Former Big 12 commissioner Bob Bowlsby famously accused ESPN of meddling in the league and trying to disrupt it when Texas and Oklahoma announced their departures from the Big 12.

More: Big 12’s Bob Bowlsby sends ESPN a cease-and-desist order for SEC movement: ‘A tortious interference in our business’

“I’m saying from an evolution standpoint, if you asked me two years ago is the Pac-12 going to be existent in 2025, I think all of us would have said yes,” Pollard said. “You don’t have to look back very far to see what’s happened, and you can see what’s happening.” 

The Pac-12 crumbled last year, with its members scattering to the Big Ten, Big 12 and ACC, and Oregon State and Washington State left to enter a scheduling alliance with the far less prestigious Mountain West. 

So when Pollard draws a line from the Pac-12 to the Big Ten and SEC, it, presumably, is a warning to the non-elite schools in those conferences that their positions may not be as secure in the future as college football continues to stratify along financial lines. 

Both the Big Ten and SEC are approaching $1 billion in yearly payments to membership while they each secured 29 percent of the new College Football Playoff revenue. Conversely, the Big 12 is set to disperse closer to $700 million and will get 15 percent of the CFP money. 

In Pollard’s telling, that money has come in no small part due to the consolidation of both financials and power in the Big Ten and SEC. And it could continue from within those leagues. 

“It’s reasonable to project into the future and say, why wouldn’t you think that will just continue?” Pollard said. “That those with the gold will make the rules.”

What Jamie Pollard said about the Big Ten and SEC

Question: Is the alliance of the Big Ten and SEC or them pulling away financially, is that foreboding or at least on the horizon as disruptive as anything, including (revenue sharing)? 

Pollard: You just have to look at the evolution. It isn’t the SEC and Big Ten. It’s those who have all the gold make all the rules. So If I was a member of the Big Ten or SEC, I’d start looking over my shoulder and wondering when is the day going to come when the top of the SEC is not going to want the bottom of the SEC. Go back and look at times. When the AFL and NFL merged, they only needed one commissioner. And when the NBA and ABA merged, they only needed one commissioner. There’s going to come a day they don’t need two $6 million a year commissioners, and they’re going to eat their own. And if we think that’s not going to happen, you’re a fool because we didn’t think Pac-12 would get eaten and it did. The CFP is just another example of our industry running amok, and they’re trying to swallow the ACC and the Big 12. I wish them all the best because they’re going to eat their own. 

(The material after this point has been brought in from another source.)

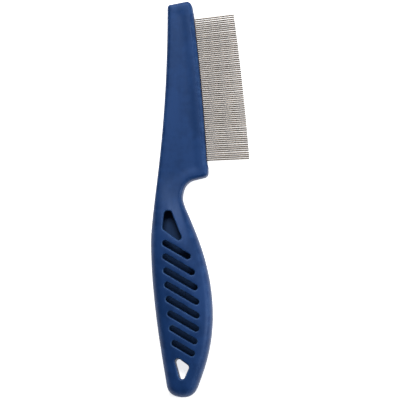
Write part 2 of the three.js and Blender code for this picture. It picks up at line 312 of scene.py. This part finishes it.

Question: So you think the SEC and Big Ten do not exist separately at some point? Is that what you’re saying? 

Pollard: I’m saying from an evolution standpoint, if you asked me two years ago is the Pac-12 going to be existent in 2025, I think all of us would have said yes. You don’t have to look back very far to see what’s happened, and you can see what’s happening. It’s reasonable to project into the future and say why wouldn’t you think that will just continue? That those with the gold will make the rules.